A village in the Philippines which has survived typhoons, poverty and isolation will rise together to host its first Pride.

The LGBTI community in San Julian in Eastern Samar is working hard despite a limited budget to put on Rampa Este. 

‘Rampa’ is Filipino gay slang which means ‘sashay’ or walk with pride or happiness. ‘Este’ means east in the local Waray language.

Rampa Este is a jam packed multi-day festival. Organizers launched with painting a rainbow crossing in the middle of towns.

Festival founder, Roel Andag, said the rainbow crossing sent a message. That message was not only to people in town but to other LGBTI people in the region. They want other LGBTI people to know San Julian is a safe place for them.

‘We painted the rainbow crossing to let other rural organizations know that they can also organize just like San Julian Pride,’ Andag told Gay Star News.
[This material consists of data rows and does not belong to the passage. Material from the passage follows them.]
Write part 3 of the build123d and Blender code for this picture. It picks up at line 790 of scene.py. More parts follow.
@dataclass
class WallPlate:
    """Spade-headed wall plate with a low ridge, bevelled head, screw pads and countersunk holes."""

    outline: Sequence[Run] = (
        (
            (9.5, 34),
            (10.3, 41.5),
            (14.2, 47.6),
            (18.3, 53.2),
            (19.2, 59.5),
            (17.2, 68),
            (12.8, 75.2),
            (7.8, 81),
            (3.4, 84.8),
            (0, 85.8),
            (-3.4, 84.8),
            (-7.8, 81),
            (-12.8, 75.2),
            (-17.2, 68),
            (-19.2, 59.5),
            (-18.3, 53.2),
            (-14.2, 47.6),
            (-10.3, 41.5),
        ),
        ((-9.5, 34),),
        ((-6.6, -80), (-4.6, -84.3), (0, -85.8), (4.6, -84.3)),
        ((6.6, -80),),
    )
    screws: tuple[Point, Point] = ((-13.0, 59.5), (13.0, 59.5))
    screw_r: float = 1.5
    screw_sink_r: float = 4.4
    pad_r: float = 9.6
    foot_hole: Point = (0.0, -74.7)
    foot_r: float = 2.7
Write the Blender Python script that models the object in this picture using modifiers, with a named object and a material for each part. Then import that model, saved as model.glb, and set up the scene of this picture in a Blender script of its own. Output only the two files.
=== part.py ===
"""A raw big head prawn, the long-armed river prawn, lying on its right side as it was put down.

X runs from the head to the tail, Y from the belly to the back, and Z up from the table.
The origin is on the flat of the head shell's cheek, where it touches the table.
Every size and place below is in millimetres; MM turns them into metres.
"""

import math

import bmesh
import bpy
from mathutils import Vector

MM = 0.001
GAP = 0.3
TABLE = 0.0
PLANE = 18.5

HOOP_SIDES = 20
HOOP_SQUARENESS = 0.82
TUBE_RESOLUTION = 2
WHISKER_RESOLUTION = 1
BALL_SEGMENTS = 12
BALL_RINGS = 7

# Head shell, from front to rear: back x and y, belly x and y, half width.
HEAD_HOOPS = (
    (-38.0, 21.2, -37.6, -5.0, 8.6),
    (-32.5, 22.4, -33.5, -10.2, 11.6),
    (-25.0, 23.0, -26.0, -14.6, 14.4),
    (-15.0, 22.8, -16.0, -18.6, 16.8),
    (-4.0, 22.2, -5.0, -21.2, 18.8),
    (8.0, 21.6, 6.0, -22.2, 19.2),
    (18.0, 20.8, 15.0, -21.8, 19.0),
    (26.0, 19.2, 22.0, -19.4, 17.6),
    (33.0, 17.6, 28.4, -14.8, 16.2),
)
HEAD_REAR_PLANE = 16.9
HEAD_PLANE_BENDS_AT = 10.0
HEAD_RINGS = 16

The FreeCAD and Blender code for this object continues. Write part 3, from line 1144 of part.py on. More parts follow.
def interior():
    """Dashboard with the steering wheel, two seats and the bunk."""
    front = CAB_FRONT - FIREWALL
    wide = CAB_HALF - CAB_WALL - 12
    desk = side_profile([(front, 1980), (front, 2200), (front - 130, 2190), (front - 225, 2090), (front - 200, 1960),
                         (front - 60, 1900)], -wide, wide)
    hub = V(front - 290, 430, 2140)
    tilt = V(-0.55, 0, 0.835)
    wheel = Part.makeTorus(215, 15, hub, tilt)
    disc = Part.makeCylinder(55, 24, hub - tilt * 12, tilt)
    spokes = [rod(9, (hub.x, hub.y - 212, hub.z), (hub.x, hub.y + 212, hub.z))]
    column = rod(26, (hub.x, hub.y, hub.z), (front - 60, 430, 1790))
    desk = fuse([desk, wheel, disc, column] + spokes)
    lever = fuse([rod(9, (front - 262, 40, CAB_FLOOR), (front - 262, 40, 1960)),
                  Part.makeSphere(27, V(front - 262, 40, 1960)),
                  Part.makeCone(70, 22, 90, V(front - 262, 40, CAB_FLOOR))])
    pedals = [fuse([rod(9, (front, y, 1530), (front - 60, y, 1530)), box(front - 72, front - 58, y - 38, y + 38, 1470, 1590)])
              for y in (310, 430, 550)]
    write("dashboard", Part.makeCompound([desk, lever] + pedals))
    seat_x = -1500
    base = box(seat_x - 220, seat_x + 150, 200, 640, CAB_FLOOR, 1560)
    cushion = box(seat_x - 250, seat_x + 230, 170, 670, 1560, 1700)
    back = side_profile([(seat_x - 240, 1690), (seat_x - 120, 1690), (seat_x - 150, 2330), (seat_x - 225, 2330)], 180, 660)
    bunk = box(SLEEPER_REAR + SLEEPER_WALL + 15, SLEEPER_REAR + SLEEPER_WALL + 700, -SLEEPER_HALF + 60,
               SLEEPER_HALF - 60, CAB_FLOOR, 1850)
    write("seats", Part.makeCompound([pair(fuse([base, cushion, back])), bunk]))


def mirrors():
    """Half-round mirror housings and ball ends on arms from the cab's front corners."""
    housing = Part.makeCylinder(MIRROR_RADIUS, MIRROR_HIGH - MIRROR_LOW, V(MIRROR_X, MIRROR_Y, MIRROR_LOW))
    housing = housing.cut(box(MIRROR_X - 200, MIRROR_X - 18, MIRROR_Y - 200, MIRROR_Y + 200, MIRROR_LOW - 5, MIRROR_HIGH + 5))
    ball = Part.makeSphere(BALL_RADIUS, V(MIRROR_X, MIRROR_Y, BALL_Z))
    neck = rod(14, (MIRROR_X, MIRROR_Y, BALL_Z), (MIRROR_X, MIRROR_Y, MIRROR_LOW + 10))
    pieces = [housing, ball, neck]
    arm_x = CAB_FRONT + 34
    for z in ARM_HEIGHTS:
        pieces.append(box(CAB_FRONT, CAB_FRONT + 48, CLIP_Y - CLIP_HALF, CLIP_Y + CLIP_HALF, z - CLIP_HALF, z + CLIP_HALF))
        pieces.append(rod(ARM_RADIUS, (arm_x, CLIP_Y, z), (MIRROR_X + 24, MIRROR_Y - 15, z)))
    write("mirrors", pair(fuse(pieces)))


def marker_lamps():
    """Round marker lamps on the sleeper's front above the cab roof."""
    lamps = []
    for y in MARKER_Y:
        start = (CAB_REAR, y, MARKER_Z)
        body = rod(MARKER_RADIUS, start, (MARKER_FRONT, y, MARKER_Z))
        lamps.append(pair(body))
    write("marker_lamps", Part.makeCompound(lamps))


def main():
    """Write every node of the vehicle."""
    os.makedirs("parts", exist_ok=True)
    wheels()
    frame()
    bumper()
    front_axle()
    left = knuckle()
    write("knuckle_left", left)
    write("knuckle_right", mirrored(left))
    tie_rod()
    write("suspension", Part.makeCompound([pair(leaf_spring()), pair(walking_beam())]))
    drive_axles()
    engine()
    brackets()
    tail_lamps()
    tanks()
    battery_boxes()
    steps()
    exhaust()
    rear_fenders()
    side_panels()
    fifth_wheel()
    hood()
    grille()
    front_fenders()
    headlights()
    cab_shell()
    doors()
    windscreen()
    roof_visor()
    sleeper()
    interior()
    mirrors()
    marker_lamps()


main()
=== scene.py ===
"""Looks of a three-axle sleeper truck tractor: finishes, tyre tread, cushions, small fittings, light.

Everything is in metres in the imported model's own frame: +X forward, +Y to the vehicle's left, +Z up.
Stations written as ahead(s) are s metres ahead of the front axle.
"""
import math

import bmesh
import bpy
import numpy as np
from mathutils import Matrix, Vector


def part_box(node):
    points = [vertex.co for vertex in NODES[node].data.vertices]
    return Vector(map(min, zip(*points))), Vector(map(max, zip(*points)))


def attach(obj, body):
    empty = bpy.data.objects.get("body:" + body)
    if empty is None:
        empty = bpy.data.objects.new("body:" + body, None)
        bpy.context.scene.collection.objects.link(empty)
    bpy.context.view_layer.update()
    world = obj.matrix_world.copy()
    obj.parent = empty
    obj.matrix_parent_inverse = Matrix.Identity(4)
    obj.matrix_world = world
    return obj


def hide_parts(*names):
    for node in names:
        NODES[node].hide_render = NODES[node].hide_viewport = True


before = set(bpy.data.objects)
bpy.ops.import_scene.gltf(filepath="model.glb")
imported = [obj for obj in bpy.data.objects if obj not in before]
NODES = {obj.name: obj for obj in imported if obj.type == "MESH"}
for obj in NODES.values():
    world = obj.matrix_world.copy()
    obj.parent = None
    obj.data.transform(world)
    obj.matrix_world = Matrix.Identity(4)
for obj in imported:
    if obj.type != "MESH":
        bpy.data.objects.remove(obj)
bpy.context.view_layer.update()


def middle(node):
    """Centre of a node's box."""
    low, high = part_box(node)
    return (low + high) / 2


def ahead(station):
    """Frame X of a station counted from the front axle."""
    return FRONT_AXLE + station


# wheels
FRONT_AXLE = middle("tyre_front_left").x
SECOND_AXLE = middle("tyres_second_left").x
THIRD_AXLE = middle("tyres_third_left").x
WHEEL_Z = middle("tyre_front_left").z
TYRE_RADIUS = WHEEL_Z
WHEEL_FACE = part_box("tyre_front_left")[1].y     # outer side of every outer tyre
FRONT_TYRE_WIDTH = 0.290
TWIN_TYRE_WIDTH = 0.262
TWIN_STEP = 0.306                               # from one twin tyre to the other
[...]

‘We make our intersectionality (LGBT+ identity, rural, poverty and proneness to natural disasters such as Haiyan in 2013) our unique identity and strength.

Rampa Este Pride

San Julian is often at the center of natural disasters which exacerbate its poverty and isolation. In 2013, the deadly Haiyan typhoon ripped through the Philippines, killing more than 6,300 people.

Even though people in town are supportive of the Pride organizers are still struggling to cover costs.

‘Locals are very supportive because they see that San Julian Pride is a credible and active organization,’ Andag said.

‘We also, at every opportunity, make it known that San Julian has a municipal anti-discrimination ordinance which passage we actively lobbied with the local government.’

Andag also wants the Pride to send a message to national lawmakers to quickly pass the SOGIE (sexual orientation and gender identity expression) Bill which would grant anti-discrimination protections to LGBTI people.

‘Our organizing is hampered by poverty. We are still looking for sponsors,’ Andag said.